▶ **What is required**: Work through the data below and give the number of lines holding "starting", nothing more.

▶ **Extracted data**:
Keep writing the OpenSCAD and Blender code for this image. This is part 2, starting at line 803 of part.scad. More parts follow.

...

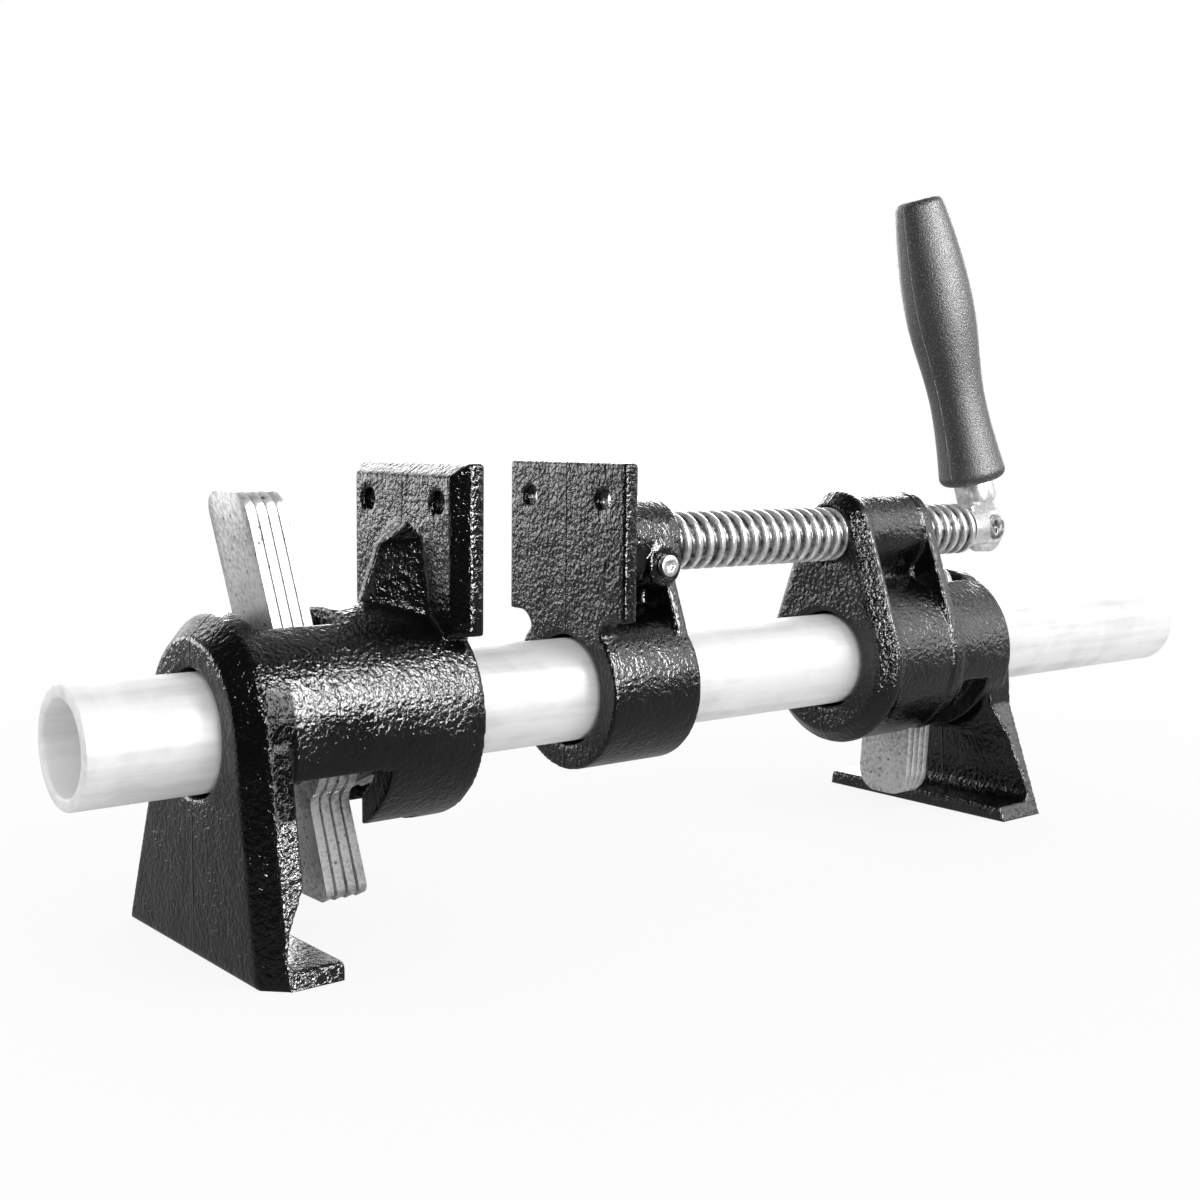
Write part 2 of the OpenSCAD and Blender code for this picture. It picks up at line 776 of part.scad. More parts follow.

* * *

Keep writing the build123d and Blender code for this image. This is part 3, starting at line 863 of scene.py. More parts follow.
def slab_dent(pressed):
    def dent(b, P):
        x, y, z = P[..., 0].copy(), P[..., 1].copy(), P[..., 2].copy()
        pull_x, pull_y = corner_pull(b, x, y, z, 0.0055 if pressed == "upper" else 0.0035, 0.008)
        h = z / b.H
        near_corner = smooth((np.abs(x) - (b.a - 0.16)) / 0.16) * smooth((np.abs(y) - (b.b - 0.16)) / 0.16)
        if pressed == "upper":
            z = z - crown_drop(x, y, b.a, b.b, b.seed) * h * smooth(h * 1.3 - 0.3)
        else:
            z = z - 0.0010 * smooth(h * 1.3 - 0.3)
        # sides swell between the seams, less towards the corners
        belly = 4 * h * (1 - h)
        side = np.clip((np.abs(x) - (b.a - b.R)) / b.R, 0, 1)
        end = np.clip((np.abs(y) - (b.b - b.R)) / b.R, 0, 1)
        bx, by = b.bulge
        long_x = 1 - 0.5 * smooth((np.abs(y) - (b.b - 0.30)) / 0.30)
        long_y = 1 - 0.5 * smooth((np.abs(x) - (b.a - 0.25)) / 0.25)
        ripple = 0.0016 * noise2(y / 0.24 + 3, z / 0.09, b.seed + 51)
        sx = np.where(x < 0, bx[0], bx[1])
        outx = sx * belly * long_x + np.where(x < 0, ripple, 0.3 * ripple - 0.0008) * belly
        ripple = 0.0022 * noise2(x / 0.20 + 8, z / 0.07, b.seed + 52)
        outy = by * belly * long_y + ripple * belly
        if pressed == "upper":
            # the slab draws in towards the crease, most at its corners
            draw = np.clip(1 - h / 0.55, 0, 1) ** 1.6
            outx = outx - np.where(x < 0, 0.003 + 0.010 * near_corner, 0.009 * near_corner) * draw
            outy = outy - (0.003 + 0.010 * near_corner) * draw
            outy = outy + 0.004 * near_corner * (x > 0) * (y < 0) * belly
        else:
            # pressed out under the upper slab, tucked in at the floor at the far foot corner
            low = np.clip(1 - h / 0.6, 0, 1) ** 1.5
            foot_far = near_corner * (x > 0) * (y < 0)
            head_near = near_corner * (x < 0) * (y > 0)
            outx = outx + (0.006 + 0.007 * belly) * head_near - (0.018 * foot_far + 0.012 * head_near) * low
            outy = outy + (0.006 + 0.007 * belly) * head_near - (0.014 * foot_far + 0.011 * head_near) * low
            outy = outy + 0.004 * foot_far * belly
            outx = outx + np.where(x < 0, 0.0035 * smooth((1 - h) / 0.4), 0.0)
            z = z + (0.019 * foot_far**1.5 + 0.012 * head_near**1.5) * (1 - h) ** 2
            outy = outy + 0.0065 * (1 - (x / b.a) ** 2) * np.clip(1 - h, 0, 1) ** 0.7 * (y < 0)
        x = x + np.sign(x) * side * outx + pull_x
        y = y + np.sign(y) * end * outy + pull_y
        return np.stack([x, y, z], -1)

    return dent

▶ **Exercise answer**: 2